Pemerintah memang telah menerbitkan Peraturan Pemerintah (PP) Nomor 80 Tahun 2019 tentang Perdagangan Melalui Sistem Elektronik. Namun, implementasi peraturan terkait belanja dalam jaringan (daring) di lapangan masih belum berjalan dengan baik. Hal tersebut seperti diungkapkan oleh Ketua Pengurus Harian Yayasan Lembaga Konsumen Indonesia (YLKI) Tulus Abadi. (Baca: Disebut sebagai LSM, Begini Jawaban Majelis Ulama Indonesia)
“Di hulu juga masih banyak masalah terkait pelanggaran-pelanggaran yang dilakukan oleh operator belanja daring,” kata Tulus dalam acara Market Review IDX Channel, di Jakarta akhir pekan lalu.
Dia juga mengingatkan bahwa belanja secara daring tidak hanya dilakukan melalui platform e-commerce, tetapi juga ada yang dilakukan melalui berbagai media sosial, seperti Instagram, Twitter, Facebook.
“Yang paling dominan dikeluhkan adalah belanja daring yang difasilitasi oleh media sosial. Ini yang saya kira pekerjaan rumah yang cukup signifikan karena belanja media sosial itu masif, yang kemudian banyak dikeluhkan konsumen,” terangnya.
Tulus menyebut, maraknya penjual melalui media sosial tentu saja membuat si penjual tidak terdaftar; dan jika konsumen ingin melakukan pengaduan, tidak ada jaminan bahwa keluhan akan direspons.

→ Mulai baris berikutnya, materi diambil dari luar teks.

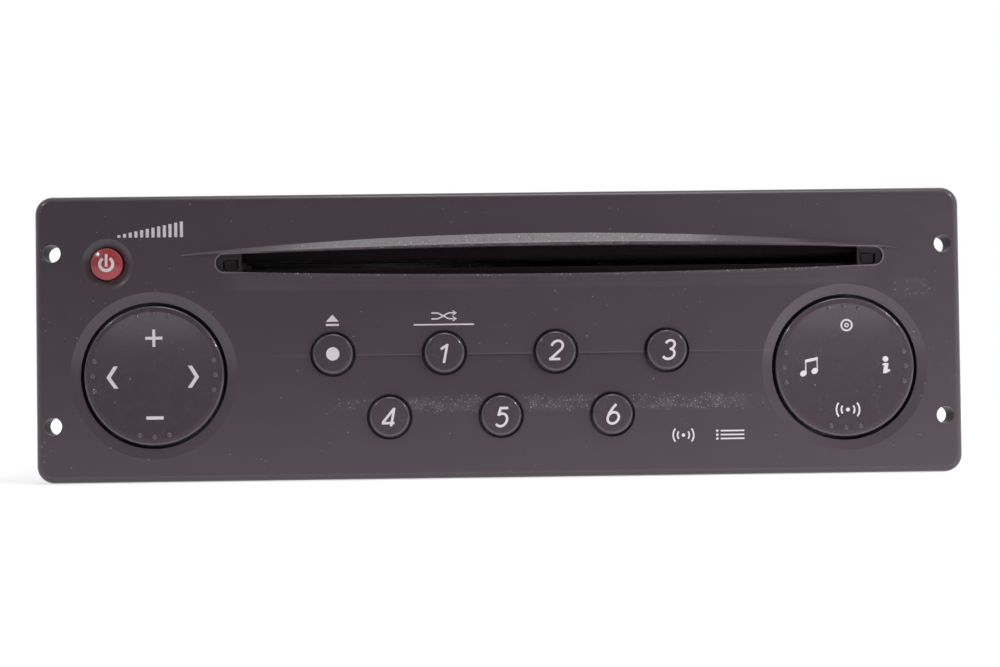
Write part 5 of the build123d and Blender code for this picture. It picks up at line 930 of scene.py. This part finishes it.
class RADIO_OT_pad_marks(Printing, bpy.types.Operator):
    """Prints the signs on the two rocker pads"""

    bl_idname = "radio.pad_marks"
    bl_label = "Pad marks"

    def execute(self, context):
        self.ready(context)
        self.left()
        self.right()
        return {"FINISHED"}

    def left(self):
        signs = {
            "pad_plus": [band([(-1.74, 7.6), (1.74, 7.6)], 0.6), band([(0, 5.86), (0, 9.34)], 0.6)],
            "pad_minus": [band([(-1.65, -8.55), (1.85, -8.55)], 0.65)],
            "pad_back": [band([(-7.75, 1.95), (-9.2, -0.3), (-7.65, -2.5)], 0.86, facing=-90)],
            "pad_forward": [band([(7.25, 1.95), (8.65, -0.3), (7.2, -2.5)], 0.86, facing=-90)],
        }
        for name, parts in signs.items():
            self.put(parts, LEFT_PAD, "left_pad", "left_rocker", name)

    def right(self):
        signs = {
            "pad_waves": waves(0.5, -8.7, 0.8, (1.35, 2.35), 36, 0.34),
            "pad_notes": [
                disc(-8.48, -1.25, 1.45, 1.12, 35), disc(-6.15, -0.75, 1.45, 1.12, 35),
                band([(-7.98, -1.05), (-7.98, 1.2)], 0.22), band([(-5.62, -0.55), (-5.62, 1.8)], 0.22),
                band([(-8.09, 1.22), (-5.51, 1.8)], 0.62, facing=0),
            ],
            "pad_letter_i": [
                disc(8.35, 1.52, 1.16), band([(8.52, 0.66), (8.2, -1.38)], 0.86, facing=-90),
                band([(7.72, 0.33), (8.3, 0.56)], 0.34), band([(8.35, -1.12), (9.2, -0.72)], 0.42),
            ],
            "pad_disc": [ring(0.5, 8.5, 2.5, 0.34), ring(0.5, 8.5, 0.95, 0.26)],
        }
        for name, parts in signs.items():
            self.put(parts, RIGHT_PAD, "right_pad", "right_rocker", name)


class RADIO_OT_panel_marks(Printing, bpy.types.Operator):
    """Prints plain signs on the panel beside the keys, and a row of level bars at the upper left"""

    bl_idname = "radio.panel_marks"
    bl_label = "Panel marks"

    def execute(self, context):
        self.ready(context)
        signs = {
            "eject_sign": self.eject(-34.0, 3.3),
            "shuffle_sign": self.shuffle(-11.4, 3.95),
            "shuffle_line": [band([(-17.5, 2.2), (-5.3, 2.2)], 0.27)],
            "waves_sign": waves(37.0, -20.9, 0.7, (1.2, 2.1), 38, 0.32),
            "list_sign": self.lines(46.5, -20.9),
            "level_bars": self.bars(-77.0, 20.6),
        }
        for name, parts in signs.items():
            self.put(parts, (0.0, 0.0), "faceplate", "root", name)
        return {"FINISHED"}

    def eject(self, x, z):
        """A triangle over a bar."""
        tip, widening = 0.04, 65
        triangle = band([(x, z + 1.15), (x, z - 0.25)], tip, facing=-90)
        pick(triangle, (4, 5))
        bpy.ops.transform.resize(value=(widening, 1, 1), center_override=(x * MM, 0, 0))
        bpy.ops.object.mode_set(mode="OBJECT")
        return [triangle, band([(x - 1.3, z - 0.92), (x + 1.3, z - 0.92)], 0.42)]

    def shuffle(self, x, z):
        """Two lines that cross, each ending in an arrowhead."""
        parts = []
        for way in (1, -1):
            bend = [(-2.5, -0.6), (-1.3, -0.6), (-0.85, -0.43), (0.65, 0.43), (1.1, 0.6), (2.2, 0.6)]
            parts.append(band([(x + px, z + way * py) for px, py in bend], 0.26))
            head = [(1.85, 0.46), (2.5, 0.0), (1.85, -0.46)]
            parts.append(band([(x + px, z + way * 0.6 + py) for px, py in head], 0.32, facing=-90))
        return parts

    def lines(self, x, z):
        """Three lines of a list, each behind a spot."""
        parts = []
        for row in (-0.8, 0.0, 0.8):
            parts += [disc(x - 2.6, z + row, 0.5), band([(x - 1.9, z + row), (x + 2.9, z + row)], 0.3)]
        return parts

    def bars(self, x, z):
        """A row of upright bars that rise to the right."""
        return [
            band([(x + 1.15 * k, z), (x + 1.15 * k, z + 0.5 + 0.24 * k)], 0.62) for k in range(12)
        ]


class RADIO_PT_panel(bpy.types.Panel):
    """Lists the radio's settings and its build steps"""

    bl_idname = "RADIO_PT_panel"
    bl_label = "Car radio"
    bl_space_type = "VIEW_3D"
    bl_region_type = "UI"
    bl_category = "Car radio"

    def draw(self, context):
        for title, group in GROUPS.items():
            box = self.layout.box()
            box.label(text=title.replace("radio_", "").capitalize())
            for name in group.__annotations__:
                box.prop(getattr(context.scene, title), name)
        for step in STEPS:
            self.layout.operator(step.bl_idname)


GROUPS = {"radio_finishes": RadioFinishes, "radio_marks": RadioMarks, "radio_studio": RadioStudio}
STEPS = (
    RADIO_OT_stage, RADIO_OT_front, RADIO_OT_brow, RADIO_OT_inside, RADIO_OT_case,
    RADIO_OT_digits, RADIO_OT_key_marks, RADIO_OT_pad_marks, RADIO_OT_panel_marks,
)
CLASSES = (*GROUPS.values(), *STEPS, RADIO_PT_panel)


def register():
    for made in CLASSES:
        bpy.utils.register_class(made)
    for name, group in GROUPS.items():
        setattr(bpy.types.Scene, name, bpy.props.PointerProperty(type=group))


def unregister():
    for name in GROUPS:
        delattr(bpy.types.Scene, name)
    for made in reversed(CLASSES):
        bpy.utils.unregister_class(made)


def main():
    register()
    for step in STEPS:
        getattr(bpy.ops.radio, step.bl_idname.split(".")[1])()


if __name__ == "__main__":
    main()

“Ini yang justru menjadi sangat rentan karena dalam bisnis transaksi daring dasarnya adalah trust (kepercayaan). Karena itu, negara tidak boleh membiarkan ini, negara harus betul-betul memfasilitasi transaksi belanja daring karena ini bagian dari ekonomi digital yang digadang-gadang pemerintah,” ucapnya. (Baca juga: Wabah Corona, Bolehkah Salat memakai Masker?)
Salah satu payung hukum yang harus dibentuk pemerintah yakni perlindungan data pribadi. Berdasarkan data YLKI, kebocoran data pribadi termasuk dalam pengaduan konsumen yang banyak diterima. Kebocoran data pribadi ini juga terjadi di banyak platform ternama. Menurut Tulus, maraknya kebocoran data ini dipicu dari belum adanya Undang-Undang (UU) Perlindungan Data Pribadi (PDP). UU tersebut sampai saat ini tidak kunjung disahkan.

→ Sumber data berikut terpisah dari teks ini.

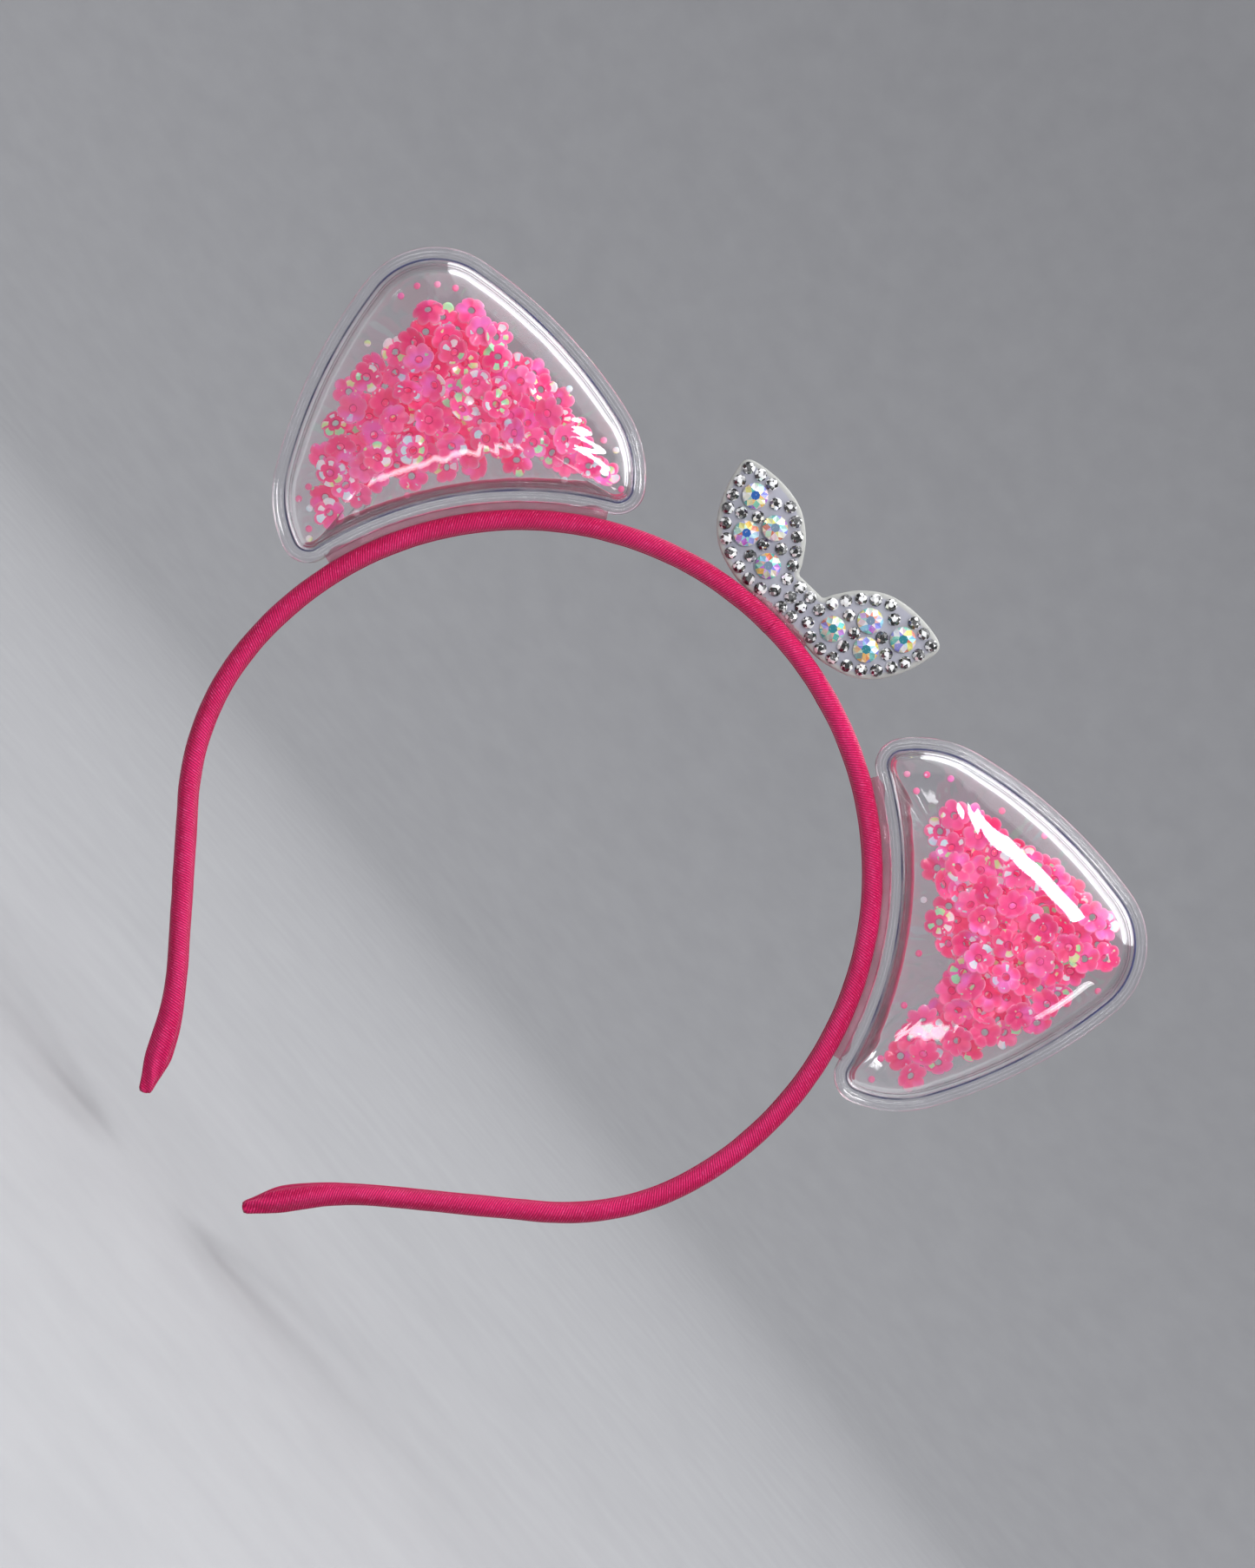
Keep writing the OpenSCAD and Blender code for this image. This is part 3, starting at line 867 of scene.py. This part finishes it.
def dot_mesh(rng):
    """One small round film dot, slightly domed; one in five carries a painted glint."""
    around, film = 20, 0.07 * MM
    dome = rng.uniform(0.05, 0.12) * MM
    points = [np.array([[0, 0, -film]])]
    for r, z in ((0.3, -film), (0.55, -film * 0.7), (0.56, film * 0.7), (0.3, film + dome * 0.7)):
        points.append(ring_points(r * MM, z, around, 0))
    points.append(np.array([[0, 0, film + dome]]))
    verts = np.concatenate(points)
    faces = fan(1, around, 0, True) + strip_faces(4, around, 1) + fan(1 + 3 * around, around, len(verts) - 1)
    flat = np.ones(len(verts))
    return verts, faces, {"rim": 0.3 * flat, "throat": 0 * flat, "flash": float(rng.random() < 0.2) * flat}


def turned(normal, spin):
    """The turn that lays a flat piece square to a direction, spun about it."""
    z = normal / np.linalg.norm(normal)
    x = np.cross([0, 0, 1], z)
    x /= np.linalg.norm(x)
    y = np.cross(z, x)
    c, s = math.cos(spin), math.sin(spin)
    return np.stack([c * x + s * y, -s * x + c * y, z], 1)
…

Hal ini menjadi sangat ironis ketika pemerintah menggadang-gadang ekonomi digital, transaksi daring, ekonomi daring, tapi Indonesia belum memiliki UU Perlindungan Data Pribadi yang menjadi dasar terhadap transaksi tersebut.
“Kita mendesak agar UU PDP harus segera disahkan untuk melindungi masyarakat terkait transaksi elektronik atau digital di tengah ekonomi digital,” ujar Tulus.
Dia pun menyebut, sebelum masuk dalam ruang ekonomi digital, seharusnya pemerintah sudah membereskan aspek-aspek regulasi dan kebijakan, khususnya untuk perlindungan pada konsumen. Menurutnya, situasi yang terjadi di Indonesia saat ini terbalik-balik. Pemerintah begitu bernafsu mendorong ekonomi digital, tapi belum menyiapkan aspek infrastruktur regulasi dan kebijakan untuk melindungi konsumen.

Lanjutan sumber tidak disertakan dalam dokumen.